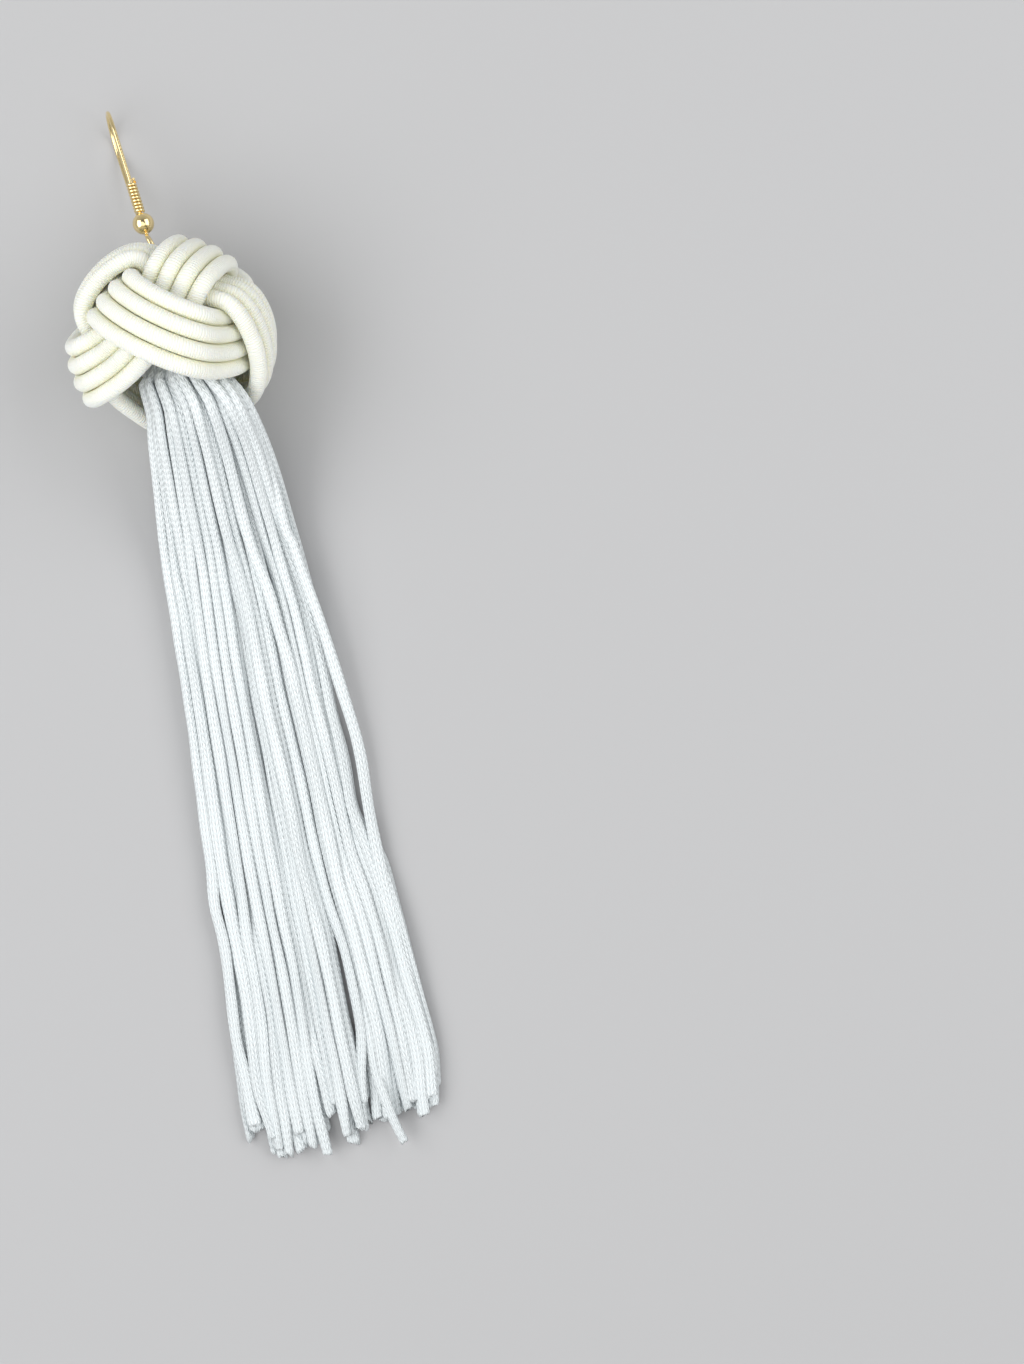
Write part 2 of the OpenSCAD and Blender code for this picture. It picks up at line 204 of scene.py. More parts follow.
class KnotSettings(PropertyGroup):
    cord_d: FloatProperty(name="Cord thickness", description="Thickness of the knotted cord as it shows",
                          default=2.56 * MM, unit="LENGTH")
    thread_pitch: FloatProperty(name="Thread pitch", default=0.38,
                                description="Distance between turns of the wound thread, in mm")
    colour: FloatVectorProperty(name="Cord colour", description="Colour of the knot's wound thread",
                                default=(0.935, 0.96, 0.875), subtype="COLOR")
    # Painted shade: the colour put where cords lie against each other and between the thread's turns
    crevice_shade: FloatVectorProperty(name="Crevice colour", default=(0.96, 0.94, 0.70), subtype="COLOR",
                                 description="Colour where cords lie against each other")


class TasselSettings(PropertyGroup):
    strand_w: FloatProperty(name="Strand width", description="Width of one knitted strand at its tip",
                            default=1.95 * MM, unit="LENGTH")
    strand_t: FloatProperty(name="Strand thickness", default=0.95 * MM, unit="LENGTH",
                            description="Thickness of one knitted strand at its tip")
    stitch_pitch: FloatProperty(name="Stitch length", default=1.0,
                                description="Length of one stitch of the knit, in mm")
    seed: IntProperty(name="Seed", description="Chooses the lie of the strands", default=11)
    colour: FloatVectorProperty(name="Strand colour", description="Colour of the knitted strands",
                                default=(0.83, 0.875, 0.885), subtype="COLOR")
    # Painted shade: the colour put between stitches and between strands
    groove_shade: FloatVectorProperty(name="Groove colour", description="Colour between stitches and strands",
                                default=(0.52, 0.565, 0.58), subtype="COLOR")


class WireSettings(PropertyGroup):
    gold: FloatVectorProperty(name="Gilt colour", description="Colour of the pale gold plating",
                              default=(0.98, 0.79, 0.42), subtype="COLOR")
    roughness: FloatProperty(name="Gilt roughness", description="Roughness of the polished plating",
                             default=0.14)
    coil_end: FloatProperty(name="Coil end", description="Straight stretch of the coiled wire's end",
                            default=0.4 * MM, unit="LENGTH")


class StageSettings(PropertyGroup):
    camera_height: FloatProperty(name="Camera height", description="Height of the camera over the surface",
                                 default=0.45, unit="LENGTH")
    floor_colour: FloatVectorProperty(name="Floor colour", description="Colour of the plain surface",
                                      default=(0.44, 0.44, 0.445), subtype="COLOR")
    key_power: FloatProperty(name="Key light", description="Power of the main soft light, in watts",
                             default=2.6)
    fill_power: FloatProperty(name="Fill light", description="Power of the second soft light, in watts",
                              default=2.2)
    even_light: FloatProperty(name="Even light", default=1.35,
                              description="Strength of the broad light over the whole surface")
    sky: FloatProperty(name="Sky", description="Strength of the even light from all round",
                       default=0.5)


# Material helpers

class Value:
    """What one socket of a material gives, with arithmetic that adds the Math nodes."""

    def __init__(self, paint, socket):
        self.paint = paint
        self.socket = socket

    def math(self, operation, *values):
        return self.paint.node("ShaderNodeMath", {"operation": operation}, dict(enumerate(values)))

    def __add__(self, other):
        return self.math("ADD", self, other)

    __radd__ = __add__

    def __sub__(self, other):
        return self.math("SUBTRACT", self, other)

    def __rsub__(self, other):
        return self.math("SUBTRACT", other, self)

    def __mul__(self, other):
        return self.math("MULTIPLY", self, other)

    __rmul__ = __mul__

    def __truediv__(self, other):
        return self.math("DIVIDE", self, other)

    def __pow__(self, other):
        return self.math("POWER", self, other)

    def __abs__(self):
        return self.math("ABSOLUTE", self)

    def sine(self):
        return self.math("SINE", self)

    def fraction(self):
        return self.math("FRACT", self)

    def clamped(self):
        settings = {"operation": "ADD", "use_clamp": True}
        return self.paint.node("ShaderNodeMath", settings, {0: self, 1: 0.0})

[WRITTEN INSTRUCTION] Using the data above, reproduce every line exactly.

[COMPLETE RESPONSE]
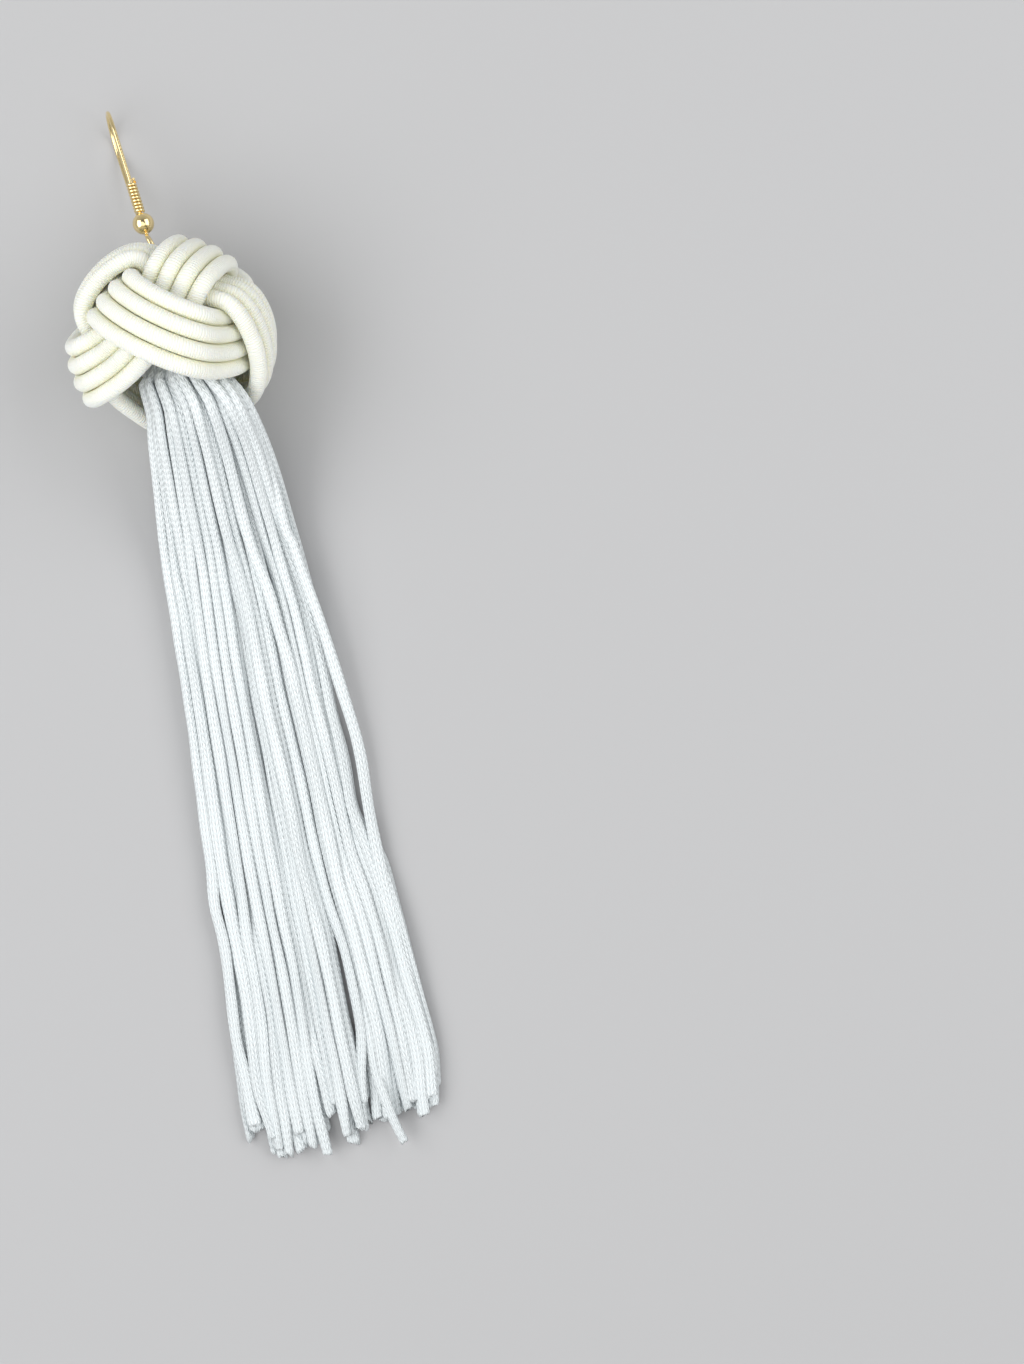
Write part 2 of the OpenSCAD and Blender code for this picture. It picks up at line 204 of scene.py. More parts follow.
class KnotSettings(PropertyGroup):
    cord_d: FloatProperty(name="Cord thickness", description="Thickness of the knotted cord as it shows",
                          default=2.56 * MM, unit="LENGTH")
    thread_pitch: FloatProperty(name="Thread pitch", default=0.38,
                                description="Distance between turns of the wound thread, in mm")
    colour: FloatVectorProperty(name="Cord colour", description="Colour of the knot's wound thread",
                                default=(0.935, 0.96, 0.875), subtype="COLOR")
    # Painted shade: the colour put where cords lie against each other and between the thread's turns
    crevice_shade: FloatVectorProperty(name="Crevice colour", default=(0.96, 0.94, 0.70), subtype="COLOR",
                                 description="Colour where cords lie against each other")


class TasselSettings(PropertyGroup):
    strand_w: FloatProperty(name="Strand width", description="Width of one knitted strand at its tip",
                            default=1.95 * MM, unit="LENGTH")
    strand_t: FloatProperty(name="Strand thickness", default=0.95 * MM, unit="LENGTH",
                            description="Thickness of one knitted strand at its tip")
    stitch_pitch: FloatProperty(name="Stitch length", default=1.0,
                                description="Length of one stitch of the knit, in mm")
    seed: IntProperty(name="Seed", description="Chooses the lie of the strands", default=11)
    colour: FloatVectorProperty(name="Strand colour", description="Colour of the knitted strands",
                                default=(0.83, 0.875, 0.885), subtype="COLOR")
    # Painted shade: the colour put between stitches and between strands
    groove_shade: FloatVectorProperty(name="Groove colour", description="Colour between stitches and strands",
                                default=(0.52, 0.565, 0.58), subtype="COLOR")


class WireSettings(PropertyGroup):
    gold: FloatVectorProperty(name="Gilt colour", description="Colour of the pale gold plating",
                              default=(0.98, 0.79, 0.42), subtype="COLOR")
    roughness: FloatProperty(name="Gilt roughness", description="Roughness of the polished plating",
                             default=0.14)
    coil_end: FloatProperty(name="Coil end", description="Straight stretch of the coiled wire's end",
                            default=0.4 * MM, unit="LENGTH")


class StageSettings(PropertyGroup):
    camera_height: FloatProperty(name="Camera height", description="Height of the camera over the surface",
                                 default=0.45, unit="LENGTH")
    floor_colour: FloatVectorProperty(name="Floor colour", description="Colour of the plain surface",
                                      default=(0.44, 0.44, 0.445), subtype="COLOR")
    key_power: FloatProperty(name="Key light", description="Power of the main soft light, in watts",
                             default=2.6)
    fill_power: FloatProperty(name="Fill light", description="Power of the second soft light, in watts",
                              default=2.2)
    even_light: FloatProperty(name="Even light", default=1.35,
                              description="Strength of the broad light over the whole surface")
    sky: FloatProperty(name="Sky", description="Strength of the even light from all round",
                       default=0.5)


# Material helpers

class Value:
    """What one socket of a material gives, with arithmetic that adds the Math nodes."""

    def __init__(self, paint, socket):
        self.paint = paint
        self.socket = socket

    def math(self, operation, *values):
        return self.paint.node("ShaderNodeMath", {"operation": operation}, dict(enumerate(values)))

    def __add__(self, other):
        return self.math("ADD", self, other)

    __radd__ = __add__

    def __sub__(self, other):
        return self.math("SUBTRACT", self, other)

    def __rsub__(self, other):
        return self.math("SUBTRACT", other, self)

    def __mul__(self, other):
        return self.math("MULTIPLY", self, other)

    __rmul__ = __mul__

    def __truediv__(self, other):
        return self.math("DIVIDE", self, other)

    def __pow__(self, other):
        return self.math("POWER", self, other)

    def __abs__(self):
        return self.math("ABSOLUTE", self)

    def sine(self):
        return self.math("SINE", self)

    def fraction(self):
        return self.math("FRACT", self)

    def clamped(self):
        settings = {"operation": "ADD", "use_clamp": True}
        return self.paint.node("ShaderNodeMath", settings, {0: self, 1: 0.0})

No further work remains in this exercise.